##### Input
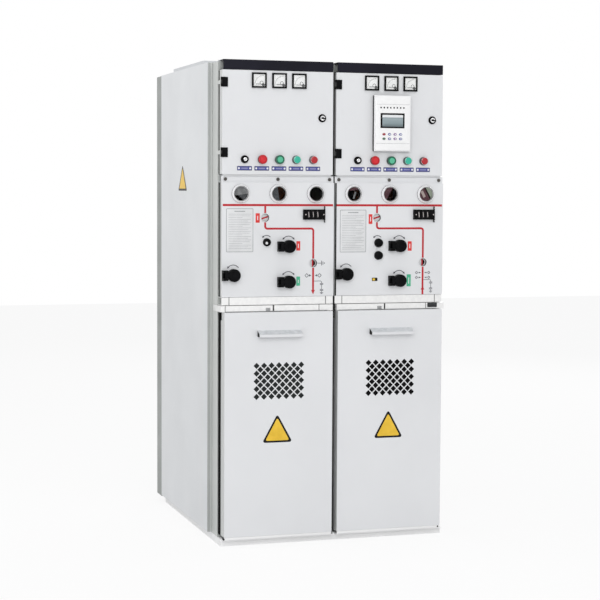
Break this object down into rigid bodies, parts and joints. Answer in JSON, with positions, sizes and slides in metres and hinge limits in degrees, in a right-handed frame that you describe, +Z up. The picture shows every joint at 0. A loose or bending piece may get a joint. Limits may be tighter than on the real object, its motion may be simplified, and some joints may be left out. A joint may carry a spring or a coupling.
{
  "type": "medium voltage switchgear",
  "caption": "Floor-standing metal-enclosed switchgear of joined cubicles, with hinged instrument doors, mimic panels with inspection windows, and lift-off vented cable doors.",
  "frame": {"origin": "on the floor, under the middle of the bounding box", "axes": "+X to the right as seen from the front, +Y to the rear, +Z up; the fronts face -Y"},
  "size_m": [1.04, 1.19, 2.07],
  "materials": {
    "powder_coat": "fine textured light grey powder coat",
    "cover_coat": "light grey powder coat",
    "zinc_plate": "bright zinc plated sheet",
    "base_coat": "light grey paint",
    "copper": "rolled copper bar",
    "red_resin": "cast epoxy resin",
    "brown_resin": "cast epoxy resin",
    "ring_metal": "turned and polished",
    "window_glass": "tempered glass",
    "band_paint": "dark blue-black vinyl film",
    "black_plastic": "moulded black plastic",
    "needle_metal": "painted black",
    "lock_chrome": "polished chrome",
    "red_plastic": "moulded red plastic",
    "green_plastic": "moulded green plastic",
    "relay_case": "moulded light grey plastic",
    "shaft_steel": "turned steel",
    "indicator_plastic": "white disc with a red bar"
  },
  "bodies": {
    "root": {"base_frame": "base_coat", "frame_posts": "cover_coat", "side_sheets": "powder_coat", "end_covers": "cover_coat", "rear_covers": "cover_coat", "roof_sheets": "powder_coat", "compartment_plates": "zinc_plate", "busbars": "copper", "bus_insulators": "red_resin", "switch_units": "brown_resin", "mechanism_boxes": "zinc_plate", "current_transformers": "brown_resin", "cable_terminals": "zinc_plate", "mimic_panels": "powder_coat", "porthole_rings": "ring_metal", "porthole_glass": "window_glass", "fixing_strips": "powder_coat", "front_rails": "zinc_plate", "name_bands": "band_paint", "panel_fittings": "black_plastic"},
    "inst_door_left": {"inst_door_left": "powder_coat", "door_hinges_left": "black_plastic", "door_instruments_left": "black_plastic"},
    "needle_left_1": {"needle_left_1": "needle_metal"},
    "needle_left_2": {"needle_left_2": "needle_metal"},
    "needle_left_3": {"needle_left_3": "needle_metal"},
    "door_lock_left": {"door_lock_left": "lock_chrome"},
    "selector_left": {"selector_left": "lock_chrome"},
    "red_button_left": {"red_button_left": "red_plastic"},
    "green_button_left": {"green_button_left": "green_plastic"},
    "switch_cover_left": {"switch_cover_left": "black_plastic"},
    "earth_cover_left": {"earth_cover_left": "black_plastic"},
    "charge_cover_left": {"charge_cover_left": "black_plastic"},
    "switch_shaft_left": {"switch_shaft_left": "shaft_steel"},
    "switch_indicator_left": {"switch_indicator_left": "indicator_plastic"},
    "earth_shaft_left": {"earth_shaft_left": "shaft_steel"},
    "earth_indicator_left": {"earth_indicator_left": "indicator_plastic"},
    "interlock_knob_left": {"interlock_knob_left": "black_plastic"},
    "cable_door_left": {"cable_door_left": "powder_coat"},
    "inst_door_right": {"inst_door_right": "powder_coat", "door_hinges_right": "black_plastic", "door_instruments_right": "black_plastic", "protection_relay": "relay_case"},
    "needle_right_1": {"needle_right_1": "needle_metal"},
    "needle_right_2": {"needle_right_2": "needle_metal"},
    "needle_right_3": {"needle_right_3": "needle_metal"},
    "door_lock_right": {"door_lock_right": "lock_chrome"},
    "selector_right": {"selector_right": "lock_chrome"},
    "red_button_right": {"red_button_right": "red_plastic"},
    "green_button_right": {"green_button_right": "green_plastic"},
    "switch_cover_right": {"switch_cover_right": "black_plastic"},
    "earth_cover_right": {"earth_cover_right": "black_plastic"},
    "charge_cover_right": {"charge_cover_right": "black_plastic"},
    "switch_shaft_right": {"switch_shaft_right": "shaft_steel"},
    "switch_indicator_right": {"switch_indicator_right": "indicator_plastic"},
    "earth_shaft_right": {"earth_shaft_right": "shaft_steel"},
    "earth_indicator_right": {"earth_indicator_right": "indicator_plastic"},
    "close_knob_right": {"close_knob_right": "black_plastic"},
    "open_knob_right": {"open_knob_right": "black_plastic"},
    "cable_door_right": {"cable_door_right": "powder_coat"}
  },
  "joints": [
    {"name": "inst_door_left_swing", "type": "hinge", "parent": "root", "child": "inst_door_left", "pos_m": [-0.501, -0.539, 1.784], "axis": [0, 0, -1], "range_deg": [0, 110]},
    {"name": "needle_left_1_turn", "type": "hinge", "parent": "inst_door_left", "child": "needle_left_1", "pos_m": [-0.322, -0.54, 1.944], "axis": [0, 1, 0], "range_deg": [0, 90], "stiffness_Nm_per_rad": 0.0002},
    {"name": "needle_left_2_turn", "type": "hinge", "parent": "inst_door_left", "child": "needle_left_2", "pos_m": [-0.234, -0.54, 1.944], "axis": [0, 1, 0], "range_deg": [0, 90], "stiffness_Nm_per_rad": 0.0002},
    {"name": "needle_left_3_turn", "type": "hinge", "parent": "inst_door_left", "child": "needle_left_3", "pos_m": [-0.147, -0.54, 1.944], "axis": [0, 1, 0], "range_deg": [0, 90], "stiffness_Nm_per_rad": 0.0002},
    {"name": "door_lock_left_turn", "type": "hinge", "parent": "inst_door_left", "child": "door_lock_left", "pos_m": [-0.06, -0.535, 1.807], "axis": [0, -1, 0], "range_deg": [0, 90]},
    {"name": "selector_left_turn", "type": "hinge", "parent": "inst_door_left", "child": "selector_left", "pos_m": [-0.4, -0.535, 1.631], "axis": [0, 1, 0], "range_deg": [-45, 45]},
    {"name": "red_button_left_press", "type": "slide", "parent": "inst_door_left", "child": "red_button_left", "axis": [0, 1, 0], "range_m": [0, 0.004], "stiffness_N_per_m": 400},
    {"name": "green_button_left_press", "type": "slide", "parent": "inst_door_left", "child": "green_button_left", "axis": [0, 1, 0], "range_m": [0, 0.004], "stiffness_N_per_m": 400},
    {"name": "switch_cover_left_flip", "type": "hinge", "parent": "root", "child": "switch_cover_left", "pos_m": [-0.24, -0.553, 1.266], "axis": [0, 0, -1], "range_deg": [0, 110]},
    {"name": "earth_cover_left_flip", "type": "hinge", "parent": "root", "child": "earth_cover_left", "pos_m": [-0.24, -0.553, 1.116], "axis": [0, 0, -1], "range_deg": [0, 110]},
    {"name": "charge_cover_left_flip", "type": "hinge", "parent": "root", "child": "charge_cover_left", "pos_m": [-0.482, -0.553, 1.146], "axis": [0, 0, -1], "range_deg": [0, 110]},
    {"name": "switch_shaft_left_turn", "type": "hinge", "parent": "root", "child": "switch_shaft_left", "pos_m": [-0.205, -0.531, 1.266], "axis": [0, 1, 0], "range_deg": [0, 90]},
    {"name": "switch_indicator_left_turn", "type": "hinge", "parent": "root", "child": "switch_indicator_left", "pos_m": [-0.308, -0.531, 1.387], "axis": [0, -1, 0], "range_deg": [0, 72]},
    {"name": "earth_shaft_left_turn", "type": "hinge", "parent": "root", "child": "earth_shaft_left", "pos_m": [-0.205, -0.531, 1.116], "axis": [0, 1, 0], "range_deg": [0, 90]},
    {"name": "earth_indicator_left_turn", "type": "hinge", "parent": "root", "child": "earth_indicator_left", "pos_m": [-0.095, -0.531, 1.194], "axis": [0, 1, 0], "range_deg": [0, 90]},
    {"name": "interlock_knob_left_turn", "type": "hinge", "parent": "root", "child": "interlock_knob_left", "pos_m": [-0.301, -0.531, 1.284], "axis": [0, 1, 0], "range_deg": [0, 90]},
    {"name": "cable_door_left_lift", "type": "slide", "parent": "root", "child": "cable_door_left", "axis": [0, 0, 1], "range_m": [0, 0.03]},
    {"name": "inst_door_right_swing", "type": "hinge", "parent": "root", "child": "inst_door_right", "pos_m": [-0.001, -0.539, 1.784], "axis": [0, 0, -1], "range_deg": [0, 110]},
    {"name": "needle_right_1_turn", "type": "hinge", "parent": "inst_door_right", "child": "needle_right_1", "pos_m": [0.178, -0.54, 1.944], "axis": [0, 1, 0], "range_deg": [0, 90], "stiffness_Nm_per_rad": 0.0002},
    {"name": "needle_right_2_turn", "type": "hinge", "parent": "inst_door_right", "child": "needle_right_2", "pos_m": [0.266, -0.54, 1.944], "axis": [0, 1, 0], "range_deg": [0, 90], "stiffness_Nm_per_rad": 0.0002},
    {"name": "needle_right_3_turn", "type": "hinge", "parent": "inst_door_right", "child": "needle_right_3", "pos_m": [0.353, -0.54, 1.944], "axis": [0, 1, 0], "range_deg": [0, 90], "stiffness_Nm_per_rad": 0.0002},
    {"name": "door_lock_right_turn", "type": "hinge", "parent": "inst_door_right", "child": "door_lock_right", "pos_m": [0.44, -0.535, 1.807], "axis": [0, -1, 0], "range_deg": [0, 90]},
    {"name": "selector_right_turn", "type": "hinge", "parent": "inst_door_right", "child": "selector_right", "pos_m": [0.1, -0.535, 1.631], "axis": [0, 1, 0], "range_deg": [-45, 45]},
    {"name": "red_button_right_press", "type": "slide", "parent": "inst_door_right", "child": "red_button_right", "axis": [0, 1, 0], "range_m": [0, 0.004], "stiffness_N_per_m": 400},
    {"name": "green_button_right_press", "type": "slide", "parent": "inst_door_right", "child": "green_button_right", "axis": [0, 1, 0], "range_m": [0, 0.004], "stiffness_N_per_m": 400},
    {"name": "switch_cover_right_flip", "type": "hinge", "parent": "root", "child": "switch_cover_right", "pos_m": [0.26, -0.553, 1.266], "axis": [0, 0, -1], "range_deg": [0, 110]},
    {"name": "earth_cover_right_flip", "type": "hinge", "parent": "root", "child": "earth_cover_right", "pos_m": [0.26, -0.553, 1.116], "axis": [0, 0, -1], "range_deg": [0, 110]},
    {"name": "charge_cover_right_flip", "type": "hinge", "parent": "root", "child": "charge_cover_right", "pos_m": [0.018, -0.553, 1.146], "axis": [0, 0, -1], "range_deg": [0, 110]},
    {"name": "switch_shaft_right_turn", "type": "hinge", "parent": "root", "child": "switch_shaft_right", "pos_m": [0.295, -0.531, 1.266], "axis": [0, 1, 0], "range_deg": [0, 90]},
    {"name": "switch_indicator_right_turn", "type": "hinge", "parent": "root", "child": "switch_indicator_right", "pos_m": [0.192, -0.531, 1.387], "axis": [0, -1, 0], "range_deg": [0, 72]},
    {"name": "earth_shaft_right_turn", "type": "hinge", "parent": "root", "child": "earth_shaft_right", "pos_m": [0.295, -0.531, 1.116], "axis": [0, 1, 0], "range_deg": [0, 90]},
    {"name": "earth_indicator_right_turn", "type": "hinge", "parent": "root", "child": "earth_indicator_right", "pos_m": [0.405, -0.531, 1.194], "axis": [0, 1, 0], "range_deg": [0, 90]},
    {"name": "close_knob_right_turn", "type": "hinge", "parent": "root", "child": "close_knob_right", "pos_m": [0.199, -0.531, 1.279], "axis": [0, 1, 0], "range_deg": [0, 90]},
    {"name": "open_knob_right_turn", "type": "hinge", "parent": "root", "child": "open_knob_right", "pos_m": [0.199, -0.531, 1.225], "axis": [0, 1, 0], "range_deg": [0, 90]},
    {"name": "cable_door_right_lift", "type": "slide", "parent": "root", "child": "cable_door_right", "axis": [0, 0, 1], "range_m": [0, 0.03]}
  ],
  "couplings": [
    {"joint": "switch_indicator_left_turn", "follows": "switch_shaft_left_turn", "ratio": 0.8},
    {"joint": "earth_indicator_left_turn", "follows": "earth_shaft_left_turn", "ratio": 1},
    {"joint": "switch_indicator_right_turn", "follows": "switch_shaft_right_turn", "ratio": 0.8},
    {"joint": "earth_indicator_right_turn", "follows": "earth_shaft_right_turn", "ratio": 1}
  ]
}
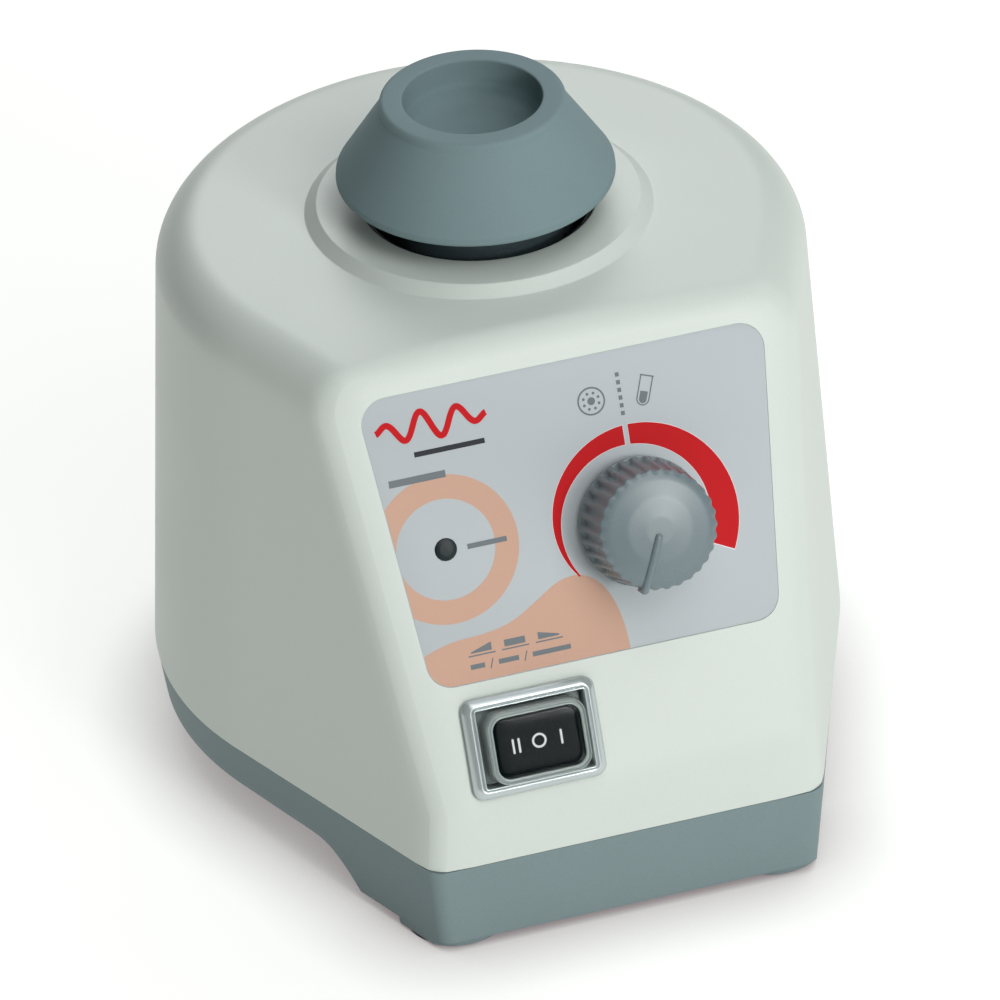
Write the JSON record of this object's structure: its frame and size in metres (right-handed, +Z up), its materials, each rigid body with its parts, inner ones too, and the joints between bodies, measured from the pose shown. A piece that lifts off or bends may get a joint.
##########
Using the listing above, gather each line that holds the string "from" and copy it.

Full solution:
  "frame": {"origin": "on the floor, under the middle of the bounding box", "axes": "+X to the right as seen from the front, +Y to the rear, +Z up; the fronts face -Y"},
Write the JSON record of this object's structure: its frame and size in metres (right-handed, +Z up), its materials, each rigid body with its parts, inner ones too, and the joints between bodies, measured from the pose shown. A piece that lifts off or bends may get a joint.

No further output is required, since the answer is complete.